Dane likes to hang his head out of the car window and hoot and holler at hot guys walking down the street just like straight guys do at girls. I think it's great. I do it now too. But not when I'm by myself, because then they want to have conversations and that's not what I'm interested in at all. Just Hooting and HOLLERING!! WHY DO WE HAVE TO TALK TO EACHOTHER!!??
I want him to marry me. I think he's already married. To another shotputter at that, but a girl can dream...
If you haven't seen this , you should look at it. It kinda cracks your head open to realize that each of these people are perfect. They're uniquely suited and perfectly designed to accomplish the feats that they do. And they're all different.
It's really really stupid that "athletic build" means "shaped like a swimmer or a track star"...
Those stats listed are really incredible: the shotputter's biceps measure the same as the cyclist's thighs; the marathoner can only bench press 65 pounds; and I really get a kick that these 2 eat roughly the same amount of calories every day:
So this morning, I'm getting breakfast for Grandma and she's in the living room trying to work the remote control.. I said "What do you want to watch, Grandma? " "Oh, one of those good shoot-em-ups." "Like ...The First 48?" "Yeah, that'll be good."
It's true. Me and my grandma just watched Chuck Norris in a hot air balloon chase. He jumped from his balloon onto the top of the other guy's balloon and then beat him up. Then he sang his own theme song.
I'm in Arizona all week taking care of one horse, 4 dogs, 2 puppies, one cat, and one old lady. My aunt and uncle are in Hawaii on vacation, and they asked me to hold down the fort. It's kind of awesome.

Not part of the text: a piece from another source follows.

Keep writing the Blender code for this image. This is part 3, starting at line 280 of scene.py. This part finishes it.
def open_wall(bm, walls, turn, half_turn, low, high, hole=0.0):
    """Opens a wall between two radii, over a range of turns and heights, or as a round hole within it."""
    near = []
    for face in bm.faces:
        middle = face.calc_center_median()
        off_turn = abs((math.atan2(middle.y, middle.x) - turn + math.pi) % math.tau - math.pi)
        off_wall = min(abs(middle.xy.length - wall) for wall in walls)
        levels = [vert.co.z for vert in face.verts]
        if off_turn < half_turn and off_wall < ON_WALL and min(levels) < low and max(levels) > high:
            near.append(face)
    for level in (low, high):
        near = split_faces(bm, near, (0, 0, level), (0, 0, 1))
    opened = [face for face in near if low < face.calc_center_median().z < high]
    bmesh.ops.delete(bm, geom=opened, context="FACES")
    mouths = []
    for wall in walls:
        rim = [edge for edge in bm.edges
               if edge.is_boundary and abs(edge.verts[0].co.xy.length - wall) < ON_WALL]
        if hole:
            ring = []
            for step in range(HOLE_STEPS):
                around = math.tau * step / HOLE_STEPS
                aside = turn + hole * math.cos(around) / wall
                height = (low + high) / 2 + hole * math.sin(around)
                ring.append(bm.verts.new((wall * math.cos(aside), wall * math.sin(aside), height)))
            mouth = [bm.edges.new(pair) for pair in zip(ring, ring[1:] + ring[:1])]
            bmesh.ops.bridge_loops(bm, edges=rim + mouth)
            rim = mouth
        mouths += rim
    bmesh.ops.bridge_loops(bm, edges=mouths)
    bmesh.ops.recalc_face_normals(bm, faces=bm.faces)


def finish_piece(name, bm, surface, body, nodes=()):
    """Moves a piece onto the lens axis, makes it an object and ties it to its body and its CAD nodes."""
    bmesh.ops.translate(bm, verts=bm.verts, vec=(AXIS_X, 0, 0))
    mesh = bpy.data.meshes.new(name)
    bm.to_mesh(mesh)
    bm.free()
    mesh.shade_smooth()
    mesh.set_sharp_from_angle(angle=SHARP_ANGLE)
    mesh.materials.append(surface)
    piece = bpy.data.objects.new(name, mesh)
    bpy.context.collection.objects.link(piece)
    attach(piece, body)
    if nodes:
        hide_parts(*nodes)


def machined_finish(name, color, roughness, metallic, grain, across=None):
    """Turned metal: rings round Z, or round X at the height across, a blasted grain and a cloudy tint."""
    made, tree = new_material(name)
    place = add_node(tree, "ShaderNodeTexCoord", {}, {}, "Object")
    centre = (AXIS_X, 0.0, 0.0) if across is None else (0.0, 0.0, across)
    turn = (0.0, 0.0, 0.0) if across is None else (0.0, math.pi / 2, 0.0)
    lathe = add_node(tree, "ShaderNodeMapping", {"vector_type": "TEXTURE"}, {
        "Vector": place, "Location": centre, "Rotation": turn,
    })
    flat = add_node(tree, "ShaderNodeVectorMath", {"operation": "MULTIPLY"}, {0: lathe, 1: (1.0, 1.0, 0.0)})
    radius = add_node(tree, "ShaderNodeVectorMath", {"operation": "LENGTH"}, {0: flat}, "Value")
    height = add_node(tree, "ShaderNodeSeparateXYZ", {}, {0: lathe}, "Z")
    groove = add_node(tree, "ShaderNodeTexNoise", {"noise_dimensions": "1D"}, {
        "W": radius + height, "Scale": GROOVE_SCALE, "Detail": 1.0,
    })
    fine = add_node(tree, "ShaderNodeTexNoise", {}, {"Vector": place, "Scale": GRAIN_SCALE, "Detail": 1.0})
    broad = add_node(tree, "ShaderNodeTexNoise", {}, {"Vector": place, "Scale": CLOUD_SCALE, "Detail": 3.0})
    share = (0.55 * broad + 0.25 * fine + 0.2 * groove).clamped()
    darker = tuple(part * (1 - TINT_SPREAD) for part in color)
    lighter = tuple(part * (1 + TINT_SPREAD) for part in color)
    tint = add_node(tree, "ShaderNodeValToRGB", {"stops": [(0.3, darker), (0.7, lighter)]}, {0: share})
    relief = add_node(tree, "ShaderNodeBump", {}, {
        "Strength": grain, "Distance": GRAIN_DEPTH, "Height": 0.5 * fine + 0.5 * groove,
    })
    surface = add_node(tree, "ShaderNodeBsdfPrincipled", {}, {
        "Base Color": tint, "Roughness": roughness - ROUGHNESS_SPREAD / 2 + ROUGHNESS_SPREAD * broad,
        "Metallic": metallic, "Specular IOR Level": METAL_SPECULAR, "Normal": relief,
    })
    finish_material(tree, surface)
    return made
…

We've been watching a lot of Law & Order and serial killer biographies.
My parents called to see how things were going and grandma told them we've been doing nothing but watching rape and murder on TV.
Other gems she has produced: We were watching Date My Mom on MTV and a guy said he was going to give his date a special kiss. Grandma can't see too well, so when they finished, she said "Well, what did he do, spit in her mouth??"
When I asked her where her oxygen thing was, she said. "I'm not wearing it. I'm being RECKLESS!"